Plans to reopen schools before September have been met with opposition from education lobbyists in Kenya. The lobbyists have also asked the government to postpone exams until September 2021.
Coronavirus cases in Kenya have been on the rise with the country now recording 100s of cases per day. This has led to government instituting measures to curb the spread of the virus in the country, such as cessation of most affected regions, the closing of borders with her neighboring countries and closing down the schools.
These restrictions have had a huge impact on the education system, where students were sent back home without a concrete plan on how they will continue with their education. The migration to digital learning has also been slow, with the majority of the students being unable to access resources for virtual learning.
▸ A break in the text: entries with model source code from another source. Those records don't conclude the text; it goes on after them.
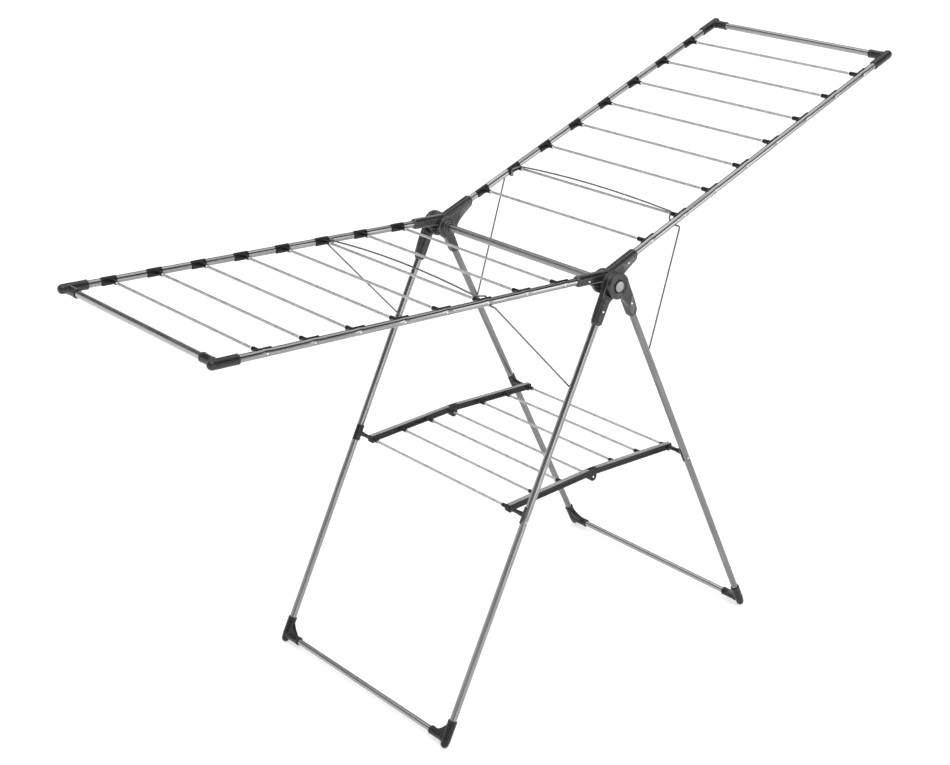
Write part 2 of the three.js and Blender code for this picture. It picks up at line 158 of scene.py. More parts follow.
def bend(start, control, end, steps=8):
    """Points on a parabola from start to end, pulled towards the control point."""
    points = []
    for k in range(steps + 1):
        t = k / steps
        pull = [(1 - t) ** 2 * a + 2 * t * (1 - t) * b + t * t * c for a, b, c in zip(start, control, end)]
        points.append(tuple(pull))
    return points


def rounded(path, radius, steps=6):
    """The path with each corner turned into an arc."""
    points = [Vector(p) for p in path]
    result = [points[0]]
    for before, corner, after in zip(points, points[1:], points[2:]):
        reach = min(radius, (before - corner).length / 2, (after - corner).length / 2)
        start = corner + (before - corner).normalized() * reach
        end = corner + (after - corner).normalized() * reach
        for k in range(steps + 1):
            t = k / steps
            result.append(start.lerp(corner, t).lerp(corner.lerp(end, t), t))
    return result + [points[-1]]


def sweep(bm, path, radius, sides=16, squeeze=None):
    """A round bar along a path, with UVs: U around it, V metres along it.
    squeeze(distance) gives the section's width and height there, as shares of its radius."""
    path = [Vector(p) for p in path]
    uv = bm.loops.layers.uv.verify()
    tangents = [(b - a).normalized() for a, b in zip(path, path[1:])]
    tangents = [tangents[0]] + [(a + b).normalized() for a, b in zip(tangents, tangents[1:])] + [tangents[-1]]
    up = Vector((0, 0, 1)) if abs(tangents[0].z) < 0.9 else Vector((1, 0, 0))
    across = tangents[0].cross(up).normalized()
    rings, distances = [], []
    travelled = 0.0
    for k, (point, tangent) in enumerate(zip(path, tangents)):
        travelled += (point - path[k - 1]).length if k else 0.0
        across = (across - tangent * across.dot(tangent)).normalized()
        rise = across.cross(tangent)
        wide, tall = squeeze(travelled) if squeeze else (1, 1)
        angles = [math.tau * i / sides for i in range(sides)]
        ring = [
            bm.verts.new(point + across * radius * wide * math.cos(a) + rise * radius * tall * math.sin(a))
            for a in angles
        ]
        rings.append(ring)
        distances.append(travelled)
    for k in range(len(rings) - 1):
        for i in range(sides):
            n = (i + 1) % sides
            face = bm.faces.new((rings[k][i], rings[k][n], rings[k + 1][n], rings[k + 1][i]))
            corners = ((i, k), (i + 1, k), (i + 1, k + 1), (i, k + 1))
            for loop, (u, v) in zip(face.loops, corners):
                loop[uv].uv = (u / sides, distances[v] * MM)
    bm.faces.new(rings[0][::-1])
    bm.faces.new(rings[-1])


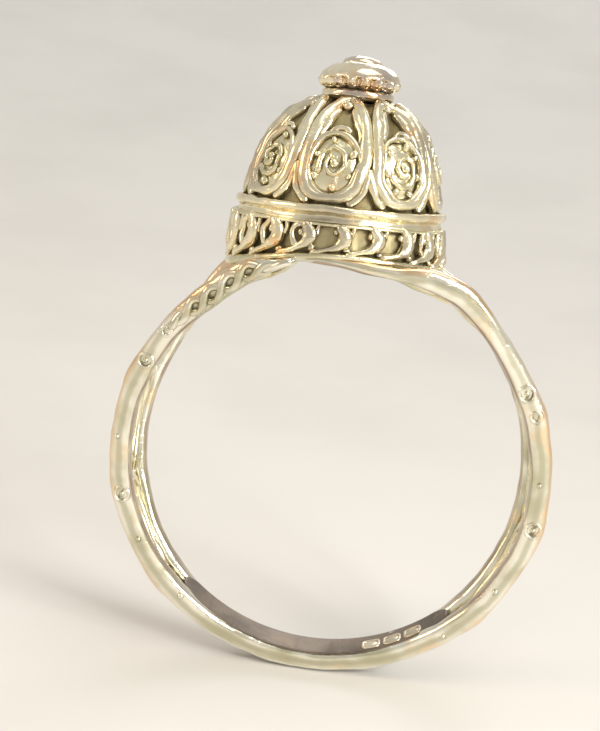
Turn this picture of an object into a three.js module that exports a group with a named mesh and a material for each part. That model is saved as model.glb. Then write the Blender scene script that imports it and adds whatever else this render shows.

This has prompted the government to consider an earlier reopening of the education sector in the country. These calls, however, have been met with huge opposition from teachers unions across the country which cites the move to reopen the schools as inconsiderate and will end up leading to more coronavirus cases in the country.
Opposition from education lobbyist
Three lobbyist groups, Kenya National Union of Teachers (KNUT), Universities Academic Staff Union (UASU) and Kenya Human Rights Commission (KHRC) have now called the government to only consider reopening schools from September.
The lobbyist also urged the Kenyan government to postpone the national exams until September 2021. They argued that this would ensure that the coronavirus pandemic had been put under control, and students would be safe to return back to school and have enough time to recover the lost time.
Experts in the country have warned that coronavirus cases will peak in August. The report noted that telling teachers and students to return to schools before the peak of coronavirus cases in the country would be putting them at risk.
Kenya Medical Practitioners Pharmacists & Doctors Union (KMPDU), Forum for African Women Educationalists and Elimu Tuitakayo Network also supported the calls by these lobbyists, arguing that the government has failed to satisfy measures put in place by UNESCO for reopening schools.
They cited the fact that the tests were low and mass testing had not yet been achieved. They also cited the lack of personal protection equipment in the country which would further put students and teachers at risk of contracting the virus.